PROBLEM TO SOLVE
Reproduce exactly the lines beginning with the line that contains "obj.data.transform(world)" and ending at the final line of the material below.

INFORMATION SUPPLIED
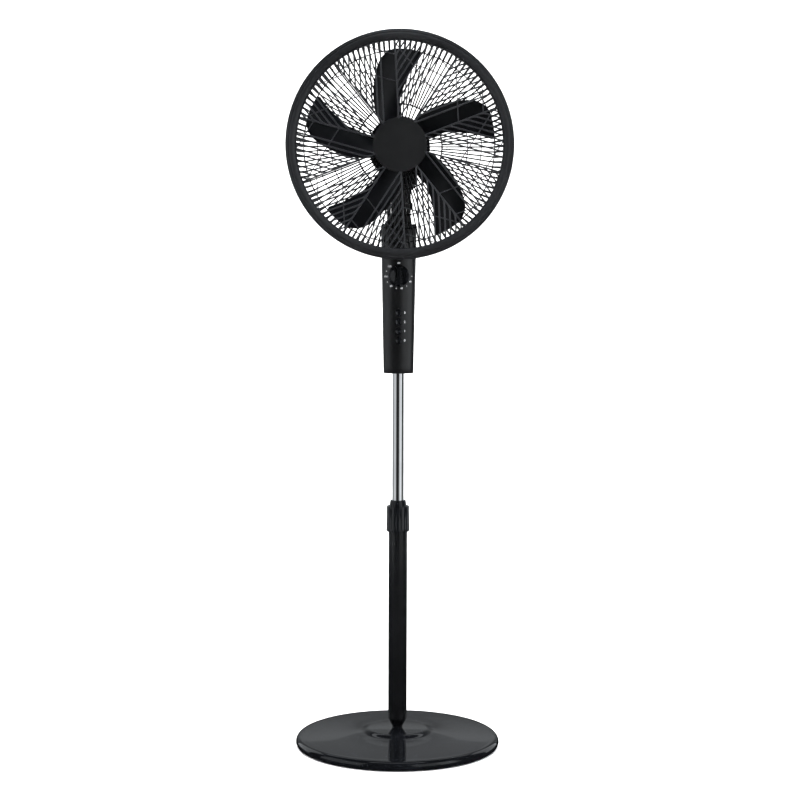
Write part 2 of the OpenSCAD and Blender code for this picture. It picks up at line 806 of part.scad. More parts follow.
// a spur gear of trapezoid teeth, narrower than the space by the backlash
module spur(m, n, h) {
    r = m * n / 2;
    p = 360 / n;
    linear_extrude(h) polygon([for (i = [0:n - 1], k = [0:3])
        let (a = i * p + [-0.30, -0.115, 0.115, 0.30][k] * p,
             q = [r - 1.25 * m, r + 0.9 * m, r + 0.9 * m, r - 1.25 * m][k])
        q * [cos(a), sin(a)]]);
}

module worm_wheel() {
    color("whitesmoke") translate([spindle_x, spindle_y, axis_z - 3]) difference() {
        union() {
            linear_extrude(6) polygon([for (i = [0:wheel_teeth - 1], k = [0:3])
                let (p = 360 / wheel_teeth, a = i * p + [-0.26, -0.1, 0.1, 0.26][k] * p,
                     q = wheel_r + [-1, 0.55, 0.55, -1][k])
                q * [cos(a), sin(a)]]);
            translate([0, 0, -4]) cylinder(r = 7, h = 14);
        }
        translate([0, 0, -10]) cylinder(r = spindle_r + run, h = 40);
    }
}

module clutch_spindle() {
    pinion_low = crank_low - 0.5;
    mesh_angle = atan2(crank_d - spindle_y, -spindle_x);
    color(steel) translate([spindle_x, spindle_y, 0]) {
        translate([0, 0, pinion_low]) rotate([0, 0, mesh_angle])
            spur(gear_m, pinion_teeth, crank_t + 0.5);
        translate([0, 0, pinion_low]) cylinder(r = spindle_r, h = axis_z + 16 - pinion_low);
        translate([0, 0, axis_z - 13.5]) ring(spindle_r - 1, 6, 5);
    }
}

module clutch_knob() {
    top = axis_z + sqrt(pow(motor_r, 2) - pow(spindle_x, 2));
    color(black) translate([spindle_x, spindle_y, 0]) {
        translate([0, 0, axis_z + 16.5]) cylinder(r = 2, h = top - axis_z - 14);
        translate([0, 0, top + 4]) cylinder(r1 = 6.5, r2 = 8, h = 3);
        translate([0, 0, top + 7]) cylinder(r = 8, h = 7);
        translate([0, 0, top + 14]) cylinder(r1 = 8, r2 = 6.5, h = 1.5);
        translate([0, 0, top + 1]) cylinder(r = 4, h = 4);
    }
}

module crank_gear() {
    // a tooth space of the crank gear faces the pinion
    mesh_angle = atan2(spindle_y - crank_d, spindle_x) + 180 / crank_teeth;
    color("whitesmoke") translate([0, crank_d, crank_low]) difference() {
        rotate([0, 0, mesh_angle]) spur(gear_m, crank_teeth, crank_t);
        translate([0, 0, -1]) cylinder(r = 3 + run, h = 20);
    }
    color(steel) translate([crank_pin_x, crank_pin_y, link_low - 1.5]) {
        cylinder(r = crank_pin_r, h = crank_low - link_low + 2.5);
        cylinder(r = crank_pin_r + 1.5, h = 1.2);
    }
}

module crank_link() {
    turn = atan2(crank_pin_y, crank_pin_x - anchor_d);
    color(steel) translate([anchor_d, 0, link_low]) rotate([0, 0, turn]) difference() {
        union() {
            cylinder(r = 6.5, h = link_t);
            translate([link_len, 0, 0]) cylinder(r = 6.5, h = link_t);
            translate([0, -4, 0]) cube([link_len, 8, link_t]);
        }
        translate([0, 0, -1]) cylinder(r = 2, h = 9);
        translate([link_len, 0, -1]) cylinder(r = crank_pin_r + run, h = 9);
    }
}

// ---------------------------------------------------------------- fan

// where a blade's middle line lies, how wide it is, and how far its edges lean, at radius r
blade_mid = hub_low + 27;
function reach_of(r) = (r - hub_r) / (blade_r - hub_r);
function blade_angle(r) = 115.5 - 30 * reach_of(r) + 2 * pow(reach_of(r), 2);
function blade_half(r) =
    20.5 - 12 * reach_of(r) + 3.5 * pow(reach_of(r), 2) - 2.5 * pow(reach_of(r), 12);
function blade_lean(r) = 17 - 4 * reach_of(r);

function blade_point(r, s, side) =
    let (a = blade_angle(r) + s * blade_half(r), bow = 4 * (1 - s * s))
    [r * cos(a), r * sin(a), blade_mid + s * blade_lean(r) + bow + side * blade_t / 2];

module blade() {
    rows = 10;
    cols = 8;
    function r_at(i) = hub_r - 3 + (blade_r - hub_r + 3) * i / rows;
    skin = [for (side = [1, -1], i = [0:rows], j = [0:cols])
        blade_point(r_at(i), 2 * j / cols - 1, side)];
    w = cols + 1;
    n = (rows + 1) * w;
    polyhedron(skin, concat(
        [for (i = [0:rows - 1], j = [0:cols - 1], t = [0, 1])
            t == 0 ? [i * w + j, i * w + j + 1, (i + 1) * w + j + 1]
                   : [i * w + j, (i + 1) * w + j + 1, (i + 1) * w + j]],
        [for (i = [0:rows - 1], j = [0:cols - 1], t = [0, 1])
            t == 0 ? [n + i * w + j, n + (i + 1) * w + j + 1, n + i * w + j + 1]
                   : [n + i * w + j, n + (i + 1) * w + j, n + (i + 1) * w + j + 1]],
        [for (i = [0:rows - 1], e = [0, cols], t = [0, 1])
            let (a = i * w + e, b = (i + 1) * w + e)
            e == 0 ? (t == 0 ? [a, b, n + b] : [a, n + b, n + a])
                   : (t == 0 ? [a, n + b, b] : [a, n + a, n + b])],
        [for (j = [0:cols - 1], e = [0, rows], t = [0, 1])
            let (a = e * w + j, b = a + 1)
            e == 0 ? (t == 0 ? [a, n + b, b] : [a, n + a, n + b])
                   : (t == 0 ? [a, b, n + b] : [a, n + b, n + a])]));
}

module fan_blade() {
    color(black) facing() difference() {
        union() {
            difference() {
                translate([0, 0, hub_low]) cylinder(r1 = hub_r, r2 = hub_r - 3, h = hub_h);
                translate([0, 0, hub_low - 1]) cylinder(r = hub_r - 5.5, h = hub_h - 2);
                translate([0, 0, nut_low]) cylinder(r = 21, h = 40);
            }
            translate([0, 0, hub_low]) cylinder(r = 12, h = nut_low - hub_low);
            translate([0, 0, nut_low - 4]) cylinder(r = hub_r - 5, h = 4);
            translate([0, 0, nut_low - 4]) ring(21, 24, 22);
            around(blade_count, 0) blade();
        }
        translate([0, 0, hub_low - 50]) cylinder(r = shaft_r, h = 150);
        translate([-pin_half - 0.3, -pin_r - 0.35, hub_low - 1])
            cube([2 * pin_half + 0.6, 2 * pin_r + 0.7, pin_f - hub_low + pin_r + 1.35]);
    }
}

module blade_nut() {
    color(black) facing(nut_low) difference() {
        union() {
            cylinder(r = 17, h = 6);
            translate([0, 0, 6]) cylinder(r1 = 15, r2 = 9, h = 13);
            around(6) translate([12, -1.2, 0]) cube([4.5, 2.4, 12]);
        }
        translate([0, 0, -1]) cylinder(r = shaft_r, h = 17.4);
    }
}

// ---------------------------------------------------------------- guard

hoop_w = 6;
hoop_t = 5;
spider_r = 86;
ring_gap = 27;
wire_root = nose_r + 12;

module rear_guard_spider() {
    color(black) facing(motor_front) difference() {
        union() {
            cylinder(r = motor_r - 5, h = spider_t);
            around(5, 18) translate([30, -4, 0]) cube([spider_r - 30, 8, spider_t]);
            ring(spider_r - 3, spider_r, spider_t);
        }
        translate([0, 0, -1]) cylinder(r = nose_r + 0.2, h = 20);
        around(5, 54) translate([motor_r - 20, 0, -1]) cylinder(r = 6, h = 20);
    }
}

module rear_guard_grid() {
    color(black) facing(rear_f) linear_extrude(wire_d) union() {
        difference() {
            circle(r = rear_r);
            circle(r = rear_r - wire_d - 0.6);
        }
        for (r = [rear_r - ring_gap, rear_r - 2 * ring_gap]) difference() {
            circle(r = r);
            circle(r = r - wire_d);
        }
        around(rear_wires) translate([spider_r - 2, -wire_d / 2]) square([rear_r - spider_r, wire_d]);
        around(rear_wires / 2) translate([wire_root, -wire_d / 2])
            square([spider_r - wire_root, wire_d]);
    }
}

module rear_guard_bars() {
    run_out = hoop_r - hoop_w / 2 - rear_r;
    depth = hoop_f - rear_f;
    color(black) facing(rear_f) around(rear_wires) rotate([90, 0, 0])
        translate([0, 0, -bar_w / 2]) linear_extrude(bar_w) polygon([
            [rear_r - wire_d, wire_d], [rear_r, wire_d],
            [rear_r + run_out, depth], [rear_r + run_out - wire_d, depth]]);
}

module rear_guard_hoop() {
    color(black) facing(hoop_f) ring(hoop_r - hoop_w / 2 - wire_d, hoop_r + hoop_w / 2, hoop_t);
}

module guard_nut() {
    color(black) facing(motor_front + spider_t) difference() {
        union() {
            cylinder(r = nose_r + 9, h = 8);
            around(12) translate([nose_r + 8.5, 0, 0]) cylinder(r = 2.2, h = 8);
        }
        translate([0, 0, -1]) cylinder(r = nose_r, h = 20);
    }
}

// the band's section: a rounded front, a stepped shoulder, and a channel open to the back
module band_section(inset) {
    r_in = guard_r - band_w + inset;
    r_out = guard_r - inset;
    back = inset > 0 ? -1 : 0;
    polygon(concat([[r_out, back]],
        arc(r_out - 8, band_d - 8 - inset, 8, 0, 70, 5),
        arc(r_in + 4, band_d - 6 - inset, 4, 90, 180, 4),
        [[r_in, back]]));
}

band_low = guard_f - band_d / 2;
band_wall = 2.4;

module guard_band() {
    color(black) facing(band_low) rotate_extrude() difference() {
        band_section(0);
        band_section(band_wall);
    }
}

// a rib of the front grille that starts on the X axis and leaves it at angle a
module rib(x, a, len, w) {
    translate([x, 0]) rotate(a) translate([0, -w / 2]) square([len, w]);
}

cap_ring = [cap_r - 6, cap_r - 1];
fold = 360 / grille_folds;
first_arm = 93;
cross_len = 0.62 * guard_r;
cross_w = 0.7 * rib_w;

// one arm of the pinwheel: a spine, and the ribs that leave it in parallel with the next spine
module grille_arm() {
    ribs = floor((guard_r - band_w - cap_r) / rib_step);
    rib(0, 0, guard_r, rib_w);
    for (i = [0:ribs]) rib(cap_r - rib_tuck + i * rib_step, -fold, guard_r, rib_w);
}

module cross_ribs() {
    for (share = cross_at) rib(guard_r * share, 2 * fold, cross_len, cross_w);
}

module wedge(from, to) {
    polygon([[0, 0], 2 * guard_r * [cos(from), sin(from)], 2 * guard_r * [cos(to), sin(to)]]);
}

module front_grille() {
    color(black) facing(grille_f) linear_extrude(grille_t) union() {
        difference() {
            intersection() {
                circle(r = guard_r - band_w);
                union() around(grille_folds, first_arm) {
                    intersection() {
                        grille_arm();
                        wedge(-fold, 0.8);
                    }
                    intersection() {
                        cross_ribs();
                        wedge(0, fold);
                    }
                }
            }
            circle(r = cap_ring[0] + 3);
        }
        difference() {
            circle(r = cap_ring[1]);
            circle(r = cap_ring[0]);
        }
    }
}

module centre_cap() {
    color(black) facing(grille_f + grille_t) {
        cylinder(r1 = cap_r, r2 = cap_r, h = 1.5);
        translate([0, 0, 1.5]) cylinder(r1 = cap_r, r2 = cap_r - 2.5, h = 1.5);
        translate([0, 0, -grille_t - 2]) ring(cap_r - 8, cap_r - 6.1, grille_t + 2.2);
    }
}

module guard_clips() {
    clip_w = 14;
    clip_t = 2.5;
    clip_in = hoop_r - hoop_w / 2;
    color(black) facing(band_low - clip_t) around(5, 270) translate([clip_in, -clip_w / 2, 0]) {
        cube([guard_r - clip_in - 1, clip_w, clip_t]);
        cube([hoop_w, clip_w, hoop_f - band_low + clip_t]);
    }
}

base_cover();
ballast_plate();
rubber_feet();
cover_screws();
lower_tube();
tube_plug();
base_washer();
base_nut();
collet();
lock_collar();
sliding_tube();
stop_bush();
neck_core();
box_front_shell();
box_rear_shell();
box_screws();
tube_clamp_screw();
switch_block();
timer_body();
capacitor();
cable_gland();
timer_knob();
button_0();
button_1();
button_2();
button_3();
button_springs();
tilt_bolt();
tilt_nut();
tilt_yoke();
post_grub_screw();
head_bracket();
motor_front_casing();
motor_rear_cover();
cover_nut();
front_shield();
rear_shield();
bearings();
stator_core();
windings();
gearbox_frame();
motor_shaft();
rotor_core();
drive_pin();
fan_blade();
blade_nut();
worm_wheel();
clutch_spindle();
clutch_knob();
crank_gear();
crank_link();
rear_guard_spider();
rear_guard_grid();
rear_guard_bars();
rear_guard_hoop();
guard_nut();
guard_band();
front_grille();
centre_cap();
guard_clips();
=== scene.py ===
# %% [markdown]
# # A pedestal fan around its engineering model
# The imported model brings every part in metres, standing on the floor with the fan blowing
# towards -Y. This notebook dresses it: thin plastic and wire parts are remade as finer
# meshes where they stand, and every part gets a procedural finish. Positions come from the
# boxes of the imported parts, so nothing has to be fitted afterwards.

# %% Load the frame
import json
from math import atan2, ceil, cos, hypot, pi, radians, sin, sqrt

import bmesh
import bpy
from mathutils import Matrix, Vector


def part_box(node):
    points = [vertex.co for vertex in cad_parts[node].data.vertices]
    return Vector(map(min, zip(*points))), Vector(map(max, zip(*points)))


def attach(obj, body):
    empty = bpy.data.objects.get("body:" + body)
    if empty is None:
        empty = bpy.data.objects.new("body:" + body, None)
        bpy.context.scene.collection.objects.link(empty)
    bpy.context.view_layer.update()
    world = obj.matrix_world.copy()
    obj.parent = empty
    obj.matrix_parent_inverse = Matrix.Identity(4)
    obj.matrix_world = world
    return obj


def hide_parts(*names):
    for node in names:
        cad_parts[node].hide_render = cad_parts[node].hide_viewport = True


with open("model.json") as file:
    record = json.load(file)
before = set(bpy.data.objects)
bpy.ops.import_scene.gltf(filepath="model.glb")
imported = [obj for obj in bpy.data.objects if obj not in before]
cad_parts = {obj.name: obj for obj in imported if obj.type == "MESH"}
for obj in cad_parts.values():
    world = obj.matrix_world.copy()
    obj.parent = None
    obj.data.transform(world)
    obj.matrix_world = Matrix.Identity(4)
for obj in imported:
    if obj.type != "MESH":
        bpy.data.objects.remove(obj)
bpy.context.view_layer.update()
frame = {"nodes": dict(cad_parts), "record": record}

scene = bpy.context.scene
nodes = frame["nodes"]
print("parts in the frame:", len(nodes))

# %% [markdown]
# ## The camera
# A tall fan is best seen from a few metres away with a short telephoto
# lens, a little below the fan's head and looking slightly down, so that the round base shows
# as an ellipse. An aimed camera is simpler than a shifted one, and it stays right when it
# is moved round the object.

# %% Place the camera
DISTANCE = 3.922
CAMERA_HEIGHT = 1.082
DOWN = radians(5.37)
TURN = radians(0.6)
ROLL = radians(0.17)
FOCAL = 87.26

lens = bpy.data.cameras.new("view")
lens.sensor_width = 36
lens.lens = FOCAL
camera = bpy.data.objects.new("view", lens)
scene.collection.objects.link(camera)
camera.matrix_world = (
    Matrix.Rotation(-TURN, 4, "Z")
    @ Matrix.Translation((0.0035, -DISTANCE, CAMERA_HEIGHT))
    @ Matrix.Rotation(pi / 2 - DOWN, 4, "X")
    @ Matrix.Rotation(ROLL, 4, "Z")
)
scene.camera = camera
print("camera at", [round(v, 3) for v in camera.matrix_world.translation])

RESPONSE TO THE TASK
    obj.data.transform(world)
    obj.matrix_world = Matrix.Identity(4)
for obj in imported:
    if obj.type != "MESH":
        bpy.data.objects.remove(obj)
bpy.context.view_layer.update()
frame = {"nodes": dict(cad_parts), "record": record}

scene = bpy.context.scene
nodes = frame["nodes"]
print("parts in the frame:", len(nodes))

# %% [markdown]
# ## The camera
# A tall fan is best seen from a few metres away with a short telephoto
# lens, a little below the fan's head and looking slightly down, so that the round base shows
# as an ellipse. An aimed camera is simpler than a shifted one, and it stays right when it
# is moved round the object.

# %% Place the camera
DISTANCE = 3.922
CAMERA_HEIGHT = 1.082
DOWN = radians(5.37)
TURN = radians(0.6)
ROLL = radians(0.17)
FOCAL = 87.26

lens = bpy.data.cameras.new("view")
lens.sensor_width = 36
lens.lens = FOCAL
camera = bpy.data.objects.new("view", lens)
scene.collection.objects.link(camera)
camera.matrix_world = (
    Matrix.Rotation(-TURN, 4, "Z")
    @ Matrix.Translation((0.0035, -DISTANCE, CAMERA_HEIGHT))
    @ Matrix.Rotation(pi / 2 - DOWN, 4, "X")
    @ Matrix.Rotation(ROLL, 4, "Z")
)
scene.camera = camera
print("camera at", [round(v, 3) for v in camera.matrix_world.translation])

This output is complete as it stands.